As kids, we are always happy; however, as we age, we somehow become more materialistic and lose that essence of happiness.

Similarly, as fresher in the corporate world, we tend to be more open, hopeful about the new learnings, and look forward with optimism. But, as we gain experience, our expectations increase; and when expectations are not met, negatives outweigh the positive aspects and we feel demotivated. Let's see how in our corporate life, we get demotivated:

A) When our performance does not match with the company’s expectations: Even though external factors hinder one’s performance along with internal factors, one fails to understand his own shortcomings and point out only the external factors for his mediocre performance. As time passes, everyone tries to point out other people for affecting the performance, and fail to understand the entire situation. Rather than working on the overall improvement of the team, we spread negativity about each other.

B) Improper feedback:

Companies do not always have robust feedback mechanisms to evaluate employees’ talent and performances. In this process, talent may go waste thereby bringing in dissatisfaction.

C) Late Appreciation and Promotions:

As promotions are limited, the competition soars up among the contenders and leads to politics. As we raise our expectations, any deviation would make us unhappy

D) Teamwork Challenges:

Teamwork affects a team’s performance greatly. As we work with other team members, we tend to help them, and we expect others to reciprocate the same. We forget that this may not always be possible; when others don’t reciprocate, we feel bad about the situation and curse ourselves for the help done before.

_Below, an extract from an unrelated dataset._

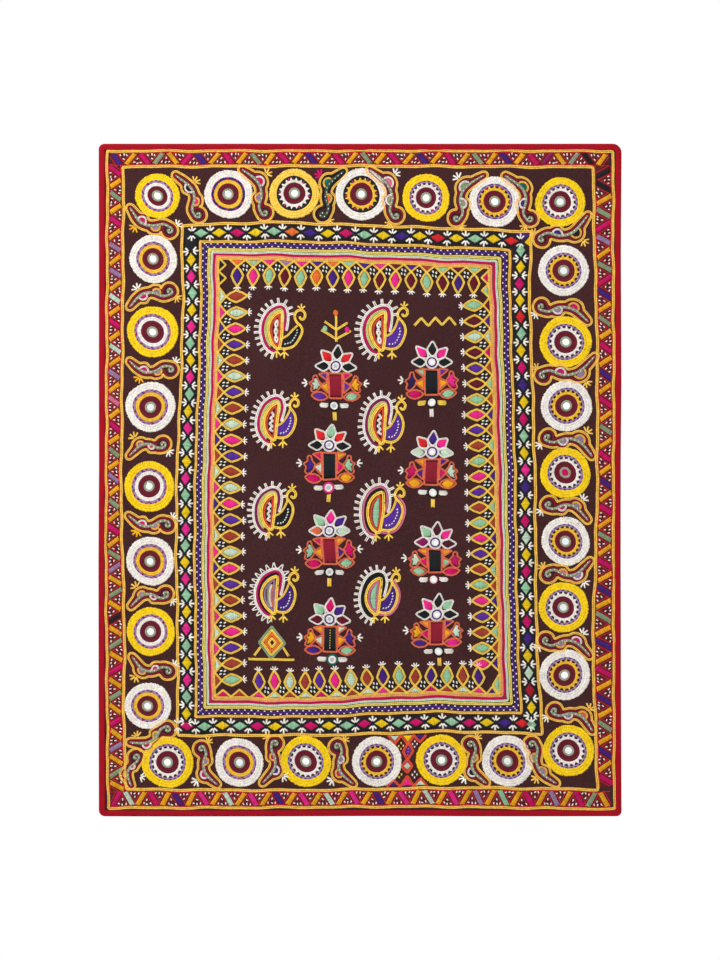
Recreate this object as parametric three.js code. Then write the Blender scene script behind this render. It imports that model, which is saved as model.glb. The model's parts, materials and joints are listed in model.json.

There could be more reasons too.


So, what shall we do? Wouldn't demotivating ourselves impede our growth?

The answer should be NO. This is where exceptional people stand out. Remember - The real talent is shining despite such situations.

A few things you can do to avoid getting demotivated:

A) Be realistic about yourself- Be confident about your strengths and open enough to accept your weaknesses. Once you accept your weaknesses, you have only the scope of being supported by others and avoid unnecessary arguments of covering up for your shortcomings.

B) Whenever you receive feedback, make sure you respond and not react- How good we are, we tend to miss some factors. Responses let others put their points and give us a chance to look at our approaches and correct them. Of course, others might be adamant about implementing their approaches at any cost. But, that’s not your problem. In the long run, your behavior stands out and lets you learn more and become successful.

C) Whenever you do not achieve your targets, make sure you are smart enough to understand your internal problems for not achieving the targets. External factors may not always be countered, but internal factors can definitely be worked upon. If you start focusing on your own problems, you improve slowly, and at a later point in time, you can definitely achieve what you wanted.

D) Lower expectations when working in teams. Everyone is not open enough to acknowledge your contribution.

E) Use a constructive approach, always- When your expectations are not met, follow the right channel, discuss the points, and propose the appropriate approaches to overcome the issue.


Above all, a reality check in understanding the company’s vision and its perception towards you helps you to envisage your prospects. When there is major misalignment, especially after many course corrections, it is time to find a better place.

Overall, first, start with self-improvement. Others can demotivate you only when you let others do. Understand that, follow that!